One thing we should note, is that throughout our tests the Mac mini stayed virtually silent. You could easily hide it away and forget it was even on.
Buy it if…
You want a powerful and compact PC
The Mac mini (M1, 2020) is a small and silent PC that really does impress when it comes to performance.
You want a Mac, for less
The new Mac mini is the cheapest way to get a new Mac, and thanks to its powerful components, it easily rivals the likes of the iMac, but for a lot less cash.
You own a lot of iOS apps
Got an iPhone or an iPad with loads of iOS apps and games?
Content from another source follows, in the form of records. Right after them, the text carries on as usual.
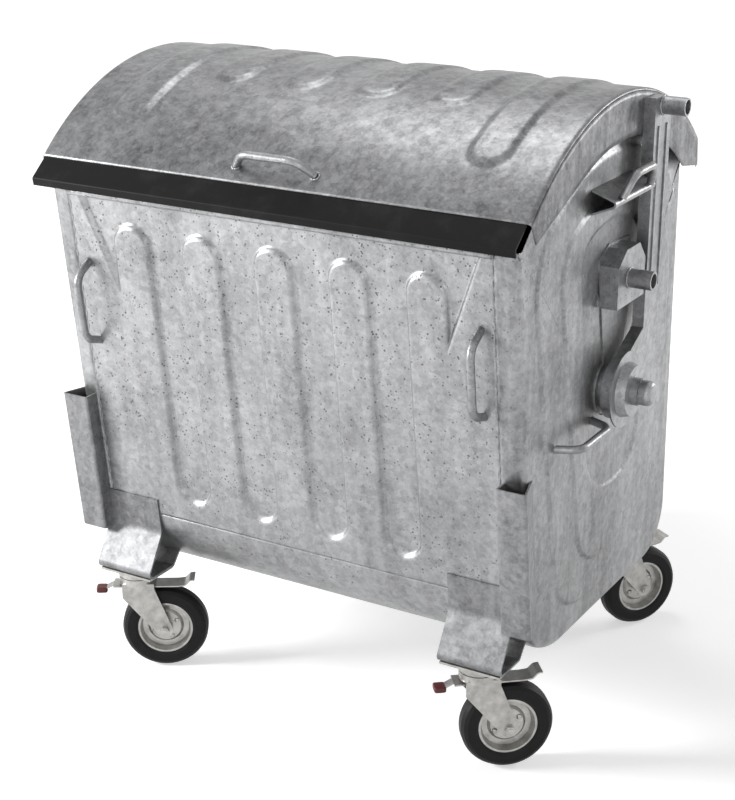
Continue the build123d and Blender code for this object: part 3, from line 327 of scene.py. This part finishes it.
def side_levels(y, z):
    """Height of a side wall's pressed levels over its base, as smooth steps of three outlines."""
    wall = rear_y(AXIS_Z)
    outer = level(y, z, (-0.222, 0.292), (-0.394, 1.103), OUTER_LEVEL, wall - 0.040,
                  (0.110, 0.075, 0.070))
    middle = level(y, z, (-0.126, 0.374), (-0.284, 1.083), MIDDLE_LEVEL, wall - 0.080,
                   (0.095, 0.070, 0.070))
    recess = level(y, z, (-0.107, 0.540), (-0.190, 1.095), PIVOT_RECESS, 0.155,
                   (0.110, 0.050, 0.110))
    inside = [1 - smooth(edge, -0.002, 0.004) for edge in (outer, middle, recess)]
    return LEVEL_HEIGHT * (inside[0] + inside[1] - inside[2])


def side_outline(count):
    """Closed outline of a side wall, and how far each point's edge is rounded over (0 on the arch)."""
    arch_front = AXIS_Y - math.sqrt(ARCH**2 - (RIM_Z - AXIS_Z) ** 2)
    angle_rear = math.atan2(rear_rim_z() - AXIS_Z, REAR_RIM_Y - AXIS_Y)
    angle_front = math.atan2(RIM_Z - AXIS_Z, arch_front - AXIS_Y)
    low = np.concatenate([[[RIM_Y, RIM_Z]], low_profile(), [[REAR_RIM_Y, rear_rim_z()]]])
    top = np.concatenate([arc((AXIS_Y, AXIS_Z), ARCH, angle_rear, angle_front), [[RIM_Y, RIM_Z]]])
    low = resample(low, int(count * 0.68) + 1)
    top = resample(top, count - len(low) + 2)
    path = np.concatenate([low, top[1:-1]])
    over = np.concatenate([np.ones(len(low)), np.zeros(len(top) - 2)])
    return path, over


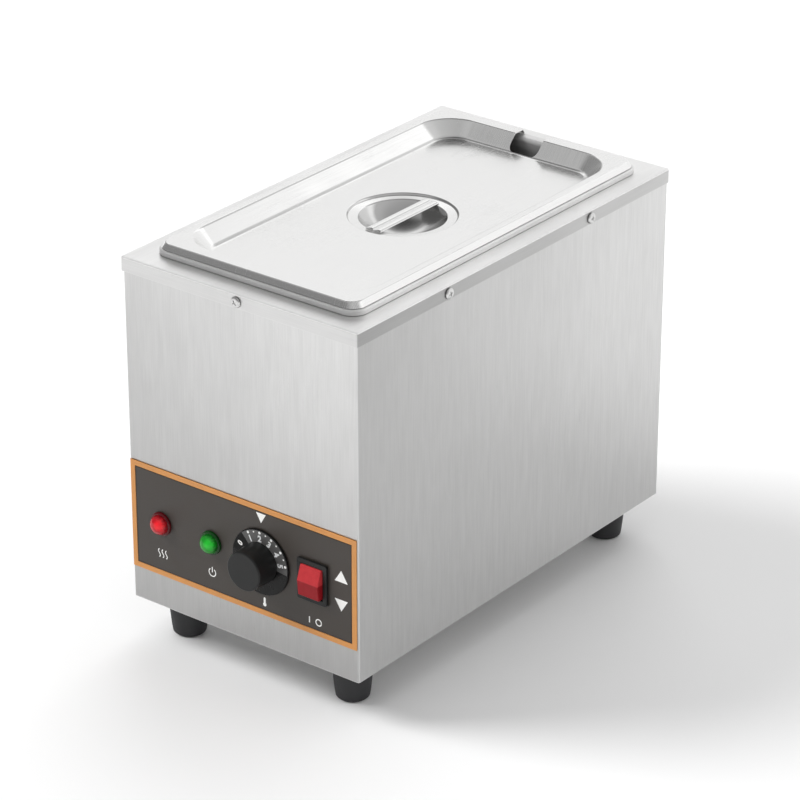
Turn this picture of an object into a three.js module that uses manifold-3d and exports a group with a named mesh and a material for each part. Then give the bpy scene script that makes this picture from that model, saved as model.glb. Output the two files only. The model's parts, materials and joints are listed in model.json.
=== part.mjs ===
// Electric chocolate melter for one third-size pan, built in millimetres with +Z up.
// The front faces -Y. The origin lies on the floor, under the middle of the bounding box.
import * as THREE from "three";
import { mergeVertices } from "three/addons/utils/BufferGeometryUtils.js";
import Module from "manifold-3d";

const wasm = await Module();
wasm.setup();

// General sizes
const sheet = 0.9;
const gap = 0.3;
const overlap = 0.4;
const holeClearance = 0.3;

// Pan, measured from the top of the cap
const panWidth = 176;
const panLength = 325;
const panFlangeTop = 4.2;
const panDepth = 150;
const panWall = 0.8;
const panEdgeRadius = 1.2;
const panCornerRadius = 12;
const panFlangeReach = 9.5;
const panDraft = 11.5;
const panMouthWidth = panWidth - 2 * panFlangeReach;
const panMouthLength = panLength - 2 * panFlangeReach;
const panMouthRadius = 28;
const panFloorWidth = panMouthWidth - 2 * panDraft;
const panFloorLength = panMouthLength - 2 * panDraft;
const panFloorRadius = 22;
const panFloorFillet = 9;
const panNeckRadius = 3;

// Opening of the cap and the well under it
const openingSideMargin = 3;
const openingEndMargin = 3.5;
const openingWidth = panMouthWidth + 2 * openingSideMargin;
const openingLength = panMouthLength + 2 * openingEndMargin;
const openingRadius = 26;
const wellSetBack = 1;
const wellWidth = openingWidth + 2 * wellSetBack;
const wellLength = openingLength + 2 * wellSetBack;
const wellRadius = 27;
const waterDepth = 16.2;
const wellDepth = panDepth - panFlangeTop + waterDepth;
const wellFloorFillet = 8;
const wellFlange = 9;
const wellFlangeBend = 1.5;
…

You can now also run them on the Mac mini thanks to the M1 chip.
Don’t buy it if…
You want some serious graphical firepower
While the Mac mini offers some excellent video editing performance, even at 8K, it can’t compete with workstations with discrete GPUs. The loss of eGPU support stings as well.
You want a gaming PC
Sure, the Mac mini can play the odd game, but it’s really not built for that. Look elsewhere if you want to play Cyberpunk 2077.
You want to upgrade in the future
Even by Apple’s less than stellar standards, the Mac mini is a PC that cannot be upgraded. Due to the M1 chip, even memory and storage can’t be replaced. Go for an Intel NUC instead.